At the project’s launch, President Trump emphasized that the initiative is designed not only to shield U.S. industry from raw material shortages, but to ensure the country remains competitive in the global technology race. Many analysts see this as a structural pivot, one that could permanently alter global mineral trade patterns.
Global Market Consequences
The international effects of America’s new mineral strategy are already visible. By locking away large volumes of copper in strategic reserves, the United States effectively reduces the amount of metal available for open market trading. Prices become more sensitive to political decisions and less reflective of pure supply and demand fundamentals.
This has placed particular strain on manufacturers in China, the world’s largest copper consumer. Higher raw material costs have squeezed profit margins for producers of electrical wiring, tubing, and industrial components. Some factories have slowed operations as elevated prices dampen downstream demand.
Economist Sophie Li, a London based commodities strategist, argues that when a major economy uses stockpiling as a strategic tool, commodity markets become more politically driven. That shift, she says, can increase volatility and reduce flexibility for import dependent manufacturing nations.
Over the longer term, mining companies in regions such as Africa, South America, and Australia may increasingly align investment decisions with U.S. strategic demand rather than purely market signals. Such a shift could reshape the global map of mineral development.
Strategic Competition With China
The copper story unfolds against a backdrop of intensifying strategic rivalry between the United States and China. In recent ministerial meetings, the United States, the European Union, and Japan have discussed closer coordination to diversify supply chains and reduce reliance on Chinese dominated processing networks.
China, for its part, maintains that global trade in resources should follow market principles.

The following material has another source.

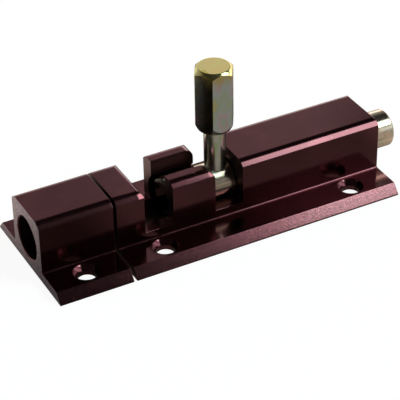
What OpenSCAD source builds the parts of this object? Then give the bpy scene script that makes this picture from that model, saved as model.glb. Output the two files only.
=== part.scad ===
// Surface door bolt: an extruded case and its keeper, a round bolt rod and a screwed-in handle.
// The bolt throws towards -X and the door is the plane z = 0. The origin is the middle of
// the case's four screw holes, on the door. The handle stands up in the rear notch.

/* [Extruded section] */
// Width of the flange beside the barrel, on each side
flange_w = 8.4; // [7.4:0.1:12]
// Thickness of the flange
flange_t = 2.2; // [1.8:0.1:3]
// Height of the upright land at the flange's outer edge
edge_land = 0.3; // [0.2:0.1:0.8]
// Width of the bevel that runs up from that land
edge_bevel = 1.7; // [0.6:0.1:2]
// Thinnest wall between the bore and the barrel's side
wall_t = 2.1; // [1.4:0.1:3]
// Thinnest wall between the bore and the barrel's top
roof_t = 2.4; // [1.6:0.1:3.5]
// Width of the chamfer along the barrel's top edges, seen from above
chamfer_w = 1.3; // [0.8:0.1:2]
// Height of that chamfer
chamfer_h = 1.1; // [0.5:0.1:1.3]
// Radius that rounds the chamfer into the flat top
crown_r = 2; // [0.5:0.1:2.2]
// Radius of the fillet where the barrel's side meets the flange
foot_fillet = 0.4; // [0.2:0.1:0.8]

/* [Case along its length] */
// Length of the front guide, where the bolt comes out
front_guide = 6.2; // [5:0.1:9]
// Length of the middle guide, between the two notches
middle_guide = 9.6; // [7:0.1:14]
// Length of the rear guide, which holds the bolt at all times
rear_guide = 32.3; // [24:0.1:45]
// Height of the notch floor over the door
notch_floor = 4.1; // [3:0.1:4.2]
// Rounding of the front guide's rear top corner
front_round = 1.2; // [0.4:0.1:2]
// Rounding of the middle guide's rear top corner
middle_round = 2; // [0.4:0.1:3]
// Rounding of the rear guide's rear top corner
rear_round = 0.6; // [0.3:0.1:2]

/* [Keeper] */
// Length of the keeper
keeper_len = 15.8; // [12:0.1:24]
// Gap between the keeper and the case, door closed
keeper_gap = 0.6; // [0.3:0.1:3]

/* [Bolt rod] */
// Diameter of the rod
rod_d = 8; // [7:0.1:10]
// Gap between the rod and its bore, all round
rod_clearance = 0.5; // [0.2:0.05:0.8]
// Chamfer at both ends of the rod
rod_chamfer = 0.4; // [0.2:0.1:0.8]
// How far the withdrawn rod's tip lies inside the middle guide
tip_inset = 0.6; // [0.3:0.1:3]
// How far the withdrawn rod's rear end stands out of the case
rear_proud = 6; // [3:0.1:12]
// Deburring chamfer at the mouths of the bores
mouth_chamfer = 0.25; // [0.1:0.05:0.6]

/* [Handle] */
// Diameter of the stud that joins the knob to the rod
stud_d = 4.5; // [3.5:0.1:5.5]
// Gap between the stud and the slot's walls, on each side
slot_clearance = 0.75; // [0.3:0.05:1.2]
// Gap between the stud and the notch's walls, on each side of the notch's middle
notch_clearance = 0.85; // [0.5:0.05:1.4]
// Gap between the parked stud and the rear guide
parked_gap = 0.55; // [0.3:0.05:0.85]
// Gap between the stud's foot and the rod
foot_gap = 0.03; // [0.01:0.01:0.1]
// Height of the knob's near face over the rod's axis
knob_start = 12.8; // [11:0.1:18]
// Length of the knob
knob_len = 14; // [10:0.1:20]
// Width of the knob's hexagon across its flats
knob_flats = 7.5; // [6.5:0.1:9]
// Turn of the hexagon from the rod's direction, in degrees
knob_turn = -1.4; // [-30:0.1:30]
// Diameter of the flat face at the knob's near end
near_face_d = 6.9; // [6:0.1:7.3]
// Length of the taper that is turned on the hexagon's corners at the near end
near_taper = 1.7; // [0.5:0.1:2.5]
// Diameter of the flat face at the knob's far end
far_face_d = 6.6; // [5:0.1:7.3]
// Length of the taper that is turned on the hexagon's corners at the far end
far_taper = 1; // [0.5:0.1:2]
// Depth that the stud reaches into the knob
stud_depth = 7; // [4:0.5:8]
// Gap between the stud and the knob's hole, all round
stud_fit = 0.02; // [0.01:0.01:0.1]
// Countersink at the mouth of the knob's hole
knob_mouth = 0.3; // [0.1:0.1:0.6]

/* [Screw holes] */
// Diameter of the screw holes
hole_d = 3.7; // [3:0.1:4.2]
// Diameter of the countersink at the flange's top
countersink_d = 5.3; // [4.6:0.1:6]
// Depth of the countersink
countersink_depth = 1.1; // [0.5:0.1:1.5]
// Distance from a hole's centre to the flange's outer edge
hole_edge = 5; // [4.5:0.1:5.2]
// Distance from the case's ends to its holes
hole_inset = 8.7; // [5:0.1:12]

/* [Hidden] */

ROUND = 96;
// How far a cutter runs past the face that it opens
PAST = 1;
BROWN = [0.28, 0.15, 0.16];
STEEL = [0.80, 0.77, 0.66];
GILT = [0.68, 0.64, 0.38];

rod_r = rod_d / 2;
bore_r = rod_r + rod_clearance;
axis_z = flange_t + bore_r;
barrel_w = 2 * (bore_r + wall_t);
barrel_h = axis_z + bore_r + roof_t;
chamfer_slope = atan2(chamfer_h, chamfer_w);
// How far the rounding reaches along the flat top, and down the chamfer
crown_reach = crown_r * tan(chamfer_slope / 2);
plate_w = barrel_w + 2 * flange_w;
hole_y = plate_w / 2 - hole_edge;

notch_len = stud_d + 2 * notch_clearance;
slot_w = stud_d + 2 * slot_clearance;
case_len = front_guide + middle_guide + rear_guide + 2 * notch_len;

// Stations along the case, from its front face
case_front = -case_len / 2;
front_notch = case_front + front_guide;
middle_start = front_notch + notch_len;
rear_notch = middle_start + middle_guide;
rear_start = rear_notch + notch_len;
case_rear = case_len / 2;
keeper_front = case_front - keeper_gap - keeper_len;

stud_x = rear_start - parked_gap - stud_d / 2;
rod_tip = middle_start + tip_inset;
rod_end = case_rear + rear_proud;
knob_r = knob_flats / sqrt(3);

// Lays a drawing of the section, across and up, along X from one station to another
module along(start, end) {
    translate([start, 0, 0])
        rotate([90, 0, 90])
            linear_extrude(end - start)
                children();
}

module flange_section() {
    half = plate_w / 2;
    polygon([
        [-half, 0], [half, 0], [half, edge_land], [half - edge_bevel, flange_t],
        [edge_bevel - half, flange_t], [-half, edge_land]
    ]);
}

module both_sides() {
    children();
    mirror([1, 0])
        children();
}

// What the rounding takes away where the flat top meets the chamfer
module crown_waste() {
    start = barrel_w / 2 - chamfer_w - crown_reach;
    stop = [barrel_w / 2 - chamfer_w + crown_reach * cos(chamfer_slope),
            barrel_h - crown_reach * sin(chamfer_slope)];
    difference() {
        polygon([
            [start, barrel_h], [start, barrel_h + PAST],
            stop + PAST * [sin(chamfer_slope), cos(chamfer_slope)], stop
        ]);
        translate([start, barrel_h - crown_r])
            circle(crown_r, $fn = ROUND);
    }
}

module barrel_section() {
    half = barrel_w / 2;
    difference() {
        polygon([
            [-half, 0], [half, 0], [half, barrel_h - chamfer_h], [half - chamfer_w, barrel_h],
            [chamfer_w - half, barrel_h], [-half, barrel_h - chamfer_h]
        ]);
        both_sides()
            crown_waste();
    }
}

module foot_fillet() {
    difference() {
        translate([barrel_w / 2, flange_t])
            square(foot_fillet);
        translate([barrel_w / 2 + foot_fillet, flange_t + foot_fillet])
            circle(foot_fillet, $fn = ROUND);
    }
}

module section() {
    flange_section();
    barrel_section();
    both_sides()
        foot_fillet();
}

// One guide seen from the side, with its rear top corner rounded
module guide_side(start, end, round_r) {
    difference() {
        translate([start, 0])
            square([end - start, barrel_h]);
        difference() {
            translate([end - round_r, barrel_h - round_r])
                square(round_r + PAST);
            translate([end - round_r, barrel_h - round_r])
                circle(round_r, $fn = ROUND);
        }
    }
}

module case_side() {
    translate([case_front, 0])
        square([case_len, notch_floor]);
    guide_side(case_front, front_notch, front_round);
    guide_side(middle_start, rear_notch, middle_round);
    guide_side(rear_start, case_rear, rear_round);
}

module bore(start, end) {
    translate([start, 0, axis_z])
        rotate([0, 90, 0]) {
            translate([0, 0, -PAST])
                cylinder(r = bore_r, h = end - start + 2 * PAST, $fn = ROUND);
            cylinder(r1 = bore_r + mouth_chamfer, r2 = bore_r, h = mouth_chamfer, $fn = ROUND);
            translate([0, 0, end - start - mouth_chamfer])
                cylinder(r1 = bore_r, r2 = bore_r + mouth_chamfer, h = mouth_chamfer, $fn = ROUND);
        }
}

// Countersunk holes in both flanges, at one station
module screw_holes(x) {
    for (side = [-1, 1])
        translate([x, side * hole_y, 0]) {
            translate([0, 0, -PAST])
                cylinder(d = hole_d, h = flange_t + 2 * PAST, $fn = ROUND);
            translate([0, 0, flange_t - countersink_depth])
                cylinder(d1 = hole_d, d2 = countersink_d, h = countersink_depth, $fn = ROUND);
        }
}

module case() {
    color(BROWN)
        difference() {
            intersection() {
                along(case_front, case_rear)
                    section();
                rotate([90, 0, 0])
                    linear_extrude(plate_w + 2 * PAST, center = true)
                        case_side();
            }
            bore(case_front, case_rear);
            translate([middle_start - PAST, -slot_w / 2, axis_z])
                cube([middle_guide + 2 * PAST, slot_w, barrel_h]);
            screw_holes(case_front + hole_inset);
            screw_holes(case_rear - hole_inset);
        }
}

module keeper() {
    keeper_rear = keeper_front + keeper_len;
    color(BROWN)
        difference() {
            along(keeper_front, keeper_rear)
                section();
            bore(keeper_front, keeper_rear);
            screw_holes((keeper_front + keeper_rear) / 2);
        }
}

module bolt_rod() {
    length = rod_end - rod_tip;
    color(STEEL)
        translate([rod_tip, 0, axis_z])
            rotate([0, 90, 0])
                rotate_extrude($fn = ROUND)
                    polygon([
                        [0, 0], [rod_r - rod_chamfer, 0], [rod_r, rod_chamfer],
                        [rod_r, length - rod_chamfer], [rod_r - rod_chamfer, length], [0, length]
                    ]);
}

// The stud's foot is hollowed to the rod's round, and its other end is in the knob
module handle_stud() {
    color(STEEL)
        difference() {
            translate([stud_x, 0, axis_z])
                cylinder(d = stud_d, h = knob_start + stud_depth, $fn = ROUND);
            translate([stud_x - stud_d, 0, axis_z])
                rotate([0, 90, 0])
                    cylinder(r = rod_r + foot_gap, h = 2 * stud_d, $fn = ROUND);
        }
}

// The turned blank that limits the hexagon. Each taper runs from its flat face to the
// hexagon's corners, and on for the same distance.
module knob_blank() {
    near_r = near_face_d / 2;
    far_r = far_face_d / 2;
    rotate_extrude($fn = ROUND)
        polygon([
            [0, 0], [near_r, 0], [2 * knob_r - near_r, 2 * near_taper],
            [2 * knob_r - far_r, knob_len - 2 * far_taper], [far_r, knob_len], [0, knob_len]
        ]);
}

module knob() {
    hole_r = stud_d / 2 + stud_fit;
    color(GILT)
        translate([stud_x, 0, axis_z + knob_start])
            difference() {
                intersection() {
                    rotate([0, 0, knob_turn])
                        cylinder(r = knob_r, h = knob_len, $fn = 6);
                    knob_blank();
                }
                translate([0, 0, -PAST])
                    cylinder(r = hole_r, h = stud_depth + PAST, $fn = ROUND);
                cylinder(r1 = hole_r + knob_mouth, r2 = hole_r, h = knob_mouth, $fn = ROUND);
            }
}

case();
keeper();
bolt_rod();
handle_stud();
knob();
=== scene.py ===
"""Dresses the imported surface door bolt: its pieces, finishes, floor, lights and camera."""

import math

import bmesh
import bpy
from mathutils import Matrix, Vector


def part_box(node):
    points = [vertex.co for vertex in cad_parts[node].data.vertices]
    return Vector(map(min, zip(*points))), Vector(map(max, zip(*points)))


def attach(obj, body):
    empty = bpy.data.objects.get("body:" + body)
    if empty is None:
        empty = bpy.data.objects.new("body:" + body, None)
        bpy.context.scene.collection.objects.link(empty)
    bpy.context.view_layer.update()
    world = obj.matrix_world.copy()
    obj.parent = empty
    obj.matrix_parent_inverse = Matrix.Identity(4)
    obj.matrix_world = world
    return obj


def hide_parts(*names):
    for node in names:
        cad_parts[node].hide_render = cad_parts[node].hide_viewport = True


bl_info = {
    "name": "Surface Door Bolt",
    "version": (1, 0, 0),
    "blender": (4, 5, 0),
    "location": "View3D > Sidebar > Door Bolt",
    "description": "Models and finishes a small surface door bolt on its packed frame",
    "category": "Object",
}

MM = 0.001
# Steps in a full turn: of the holes and the stud, of most shapes, and of the rod
COARSE_ROUND = 64
ROUND = 96
FINE_ROUND = 128
# Steps in the round parts of the outlines
FILLET_STEPS = 6
CROWN_STEPS = 8
CORNER_STEPS = 10
# How far a cutting shape runs past the face that it opens
PAST = 1 * MM
# Points of a turned shape's pole, and of a cut piece, that are closer than this are one point
POLE_MERGE = 0.001 * MM
CUT_MERGE = 0.002 * MM
# Faces that turn less than this are one flat face, in degrees
FLAT_TURN = 0.5
# Slanted, so that no two places of a symmetrical piece tie
SORT_LINE = Vector((1, 0.6131, 0.2719))
# A face is square to an axis if its normal has more of it than this
SQUARE = 0.9
# A face slants upwards if its normal has more of Z than this, and it isn't square to Z
SLANTED = 0.2
# How far the middle of a face may lie from the wall that it belongs to, and from a sawn end
WALL_REACH = 0.05 * MM
END_REACH = 0.2 * MM
# Width of the camera's sensor in millimetres
SENSOR = 36

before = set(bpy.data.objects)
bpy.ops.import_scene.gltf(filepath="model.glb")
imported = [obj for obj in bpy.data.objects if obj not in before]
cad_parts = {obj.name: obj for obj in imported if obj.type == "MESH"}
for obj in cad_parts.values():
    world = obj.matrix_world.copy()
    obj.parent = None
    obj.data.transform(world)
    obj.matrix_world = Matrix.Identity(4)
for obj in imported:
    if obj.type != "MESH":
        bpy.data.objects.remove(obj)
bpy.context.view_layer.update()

case_low, case_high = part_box("case")
keeper_low, keeper_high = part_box("keeper")
rod_low, rod_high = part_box("bolt_rod")
stud_low, stud_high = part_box("handle_stud")
knob_low, knob_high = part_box("knob")

ROD_AXIS_Z = (rod_low.z + rod_high.z) / 2
STUD_X = (stud_low.x + stud_high.x) / 2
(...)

Nevertheless, the growing number of national strategies focused on securing critical minerals suggests that resource competition is entering a new phase, one that extends well beyond conventional trade policy.
Copper’s Future in the Energy Transition
Despite short term turbulence, most experts remain optimistic about copper’s long term outlook. The metal is indispensable for electric vehicles, renewable energy infrastructure, and the expansion of data centers powering artificial intelligence. Global demand is expected to rise steadily as the energy transition accelerates.
What has changed is the framework shaping that demand. Markets are increasingly influenced by national security strategies, stockpiling policies, and geopolitical competition. Copper trading is no longer just about buyers and sellers meeting at market prices, but about governments positioning themselves in a broader strategic contest.
As Project Vault moves from concept to reality, the global metals market is likely to experience further waves of disruption. The flow of copper is no longer governed solely by geology and industrial need, but by strategy, security, and the shifting balance of power in the world economy.